Musashi moved for summary judgment on all counts, and on December 10, 2003, the district court granted the motion. With respect to all of DeBoer’s discrimination claims, the district court held that even assuming DeBoer had met her burden of establishing the prima facie cases for each, Musashi had articulated a legitimate non-discriminatory reason for DeBoer’s demotion and DeBoer had failed to demonstrate that the reason was pretextual. This timely appeal followed.

II.

A district court’s decision to grant summary judgment is subject to de novo review. DiCarlo v. Potter, 358 F.3d 408, 414 (6th Cir.2004). Summary judgment is appropriate when “the pleadings, depositions, answers to interrogatories, and admissions on file, together with the affidavits, if any, show that there is no genuine issue as to any material fact and that the moving party is entitled to judgment as a matter of law.” Feu. R. Civ. P. 56(c). This court must view the evidence and draw all reasonable inferences in favor of the non-moving party. Matsushita Elec. Indus. Co. v. Zenith Radio Corp., 475 U.S. 574, 587, 106 S.Ct. 1348, 89 L.Ed.2d 538 (1986).

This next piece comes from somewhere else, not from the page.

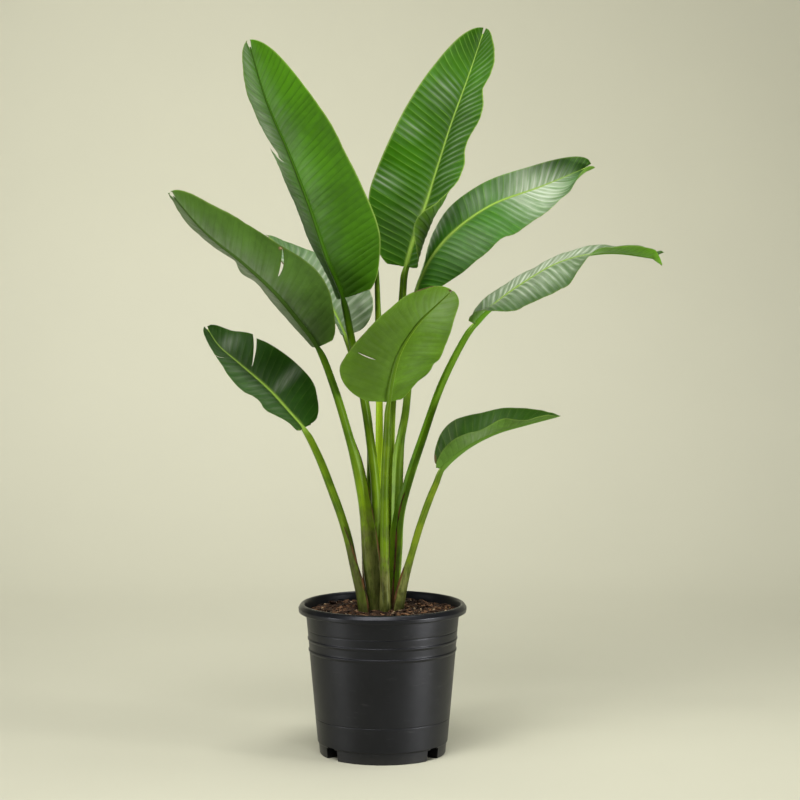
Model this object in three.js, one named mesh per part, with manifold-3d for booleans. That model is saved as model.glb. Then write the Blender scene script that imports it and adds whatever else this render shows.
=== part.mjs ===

A. DeBoer Has Established a Prima Facie Case of Discrimination

Although the three types of discrimination alleged by DeBoer — pregnancy/gender discrimination under Title VII, discrimination under ELCRA, and FMLA retaliation — all have slightly different requirements for the establishment of a prima facie case, DeBoer has put forth sufficient evidence to meet the requirements of each.

A claim of discrimination on the basis of pregnancy is treated in the same manner as a claim of discrimination on the basis of sex under Title VII. Cline v. Catholic Diocese of Toledo, 206 F.3d 651, 658 (6th Cir.2000).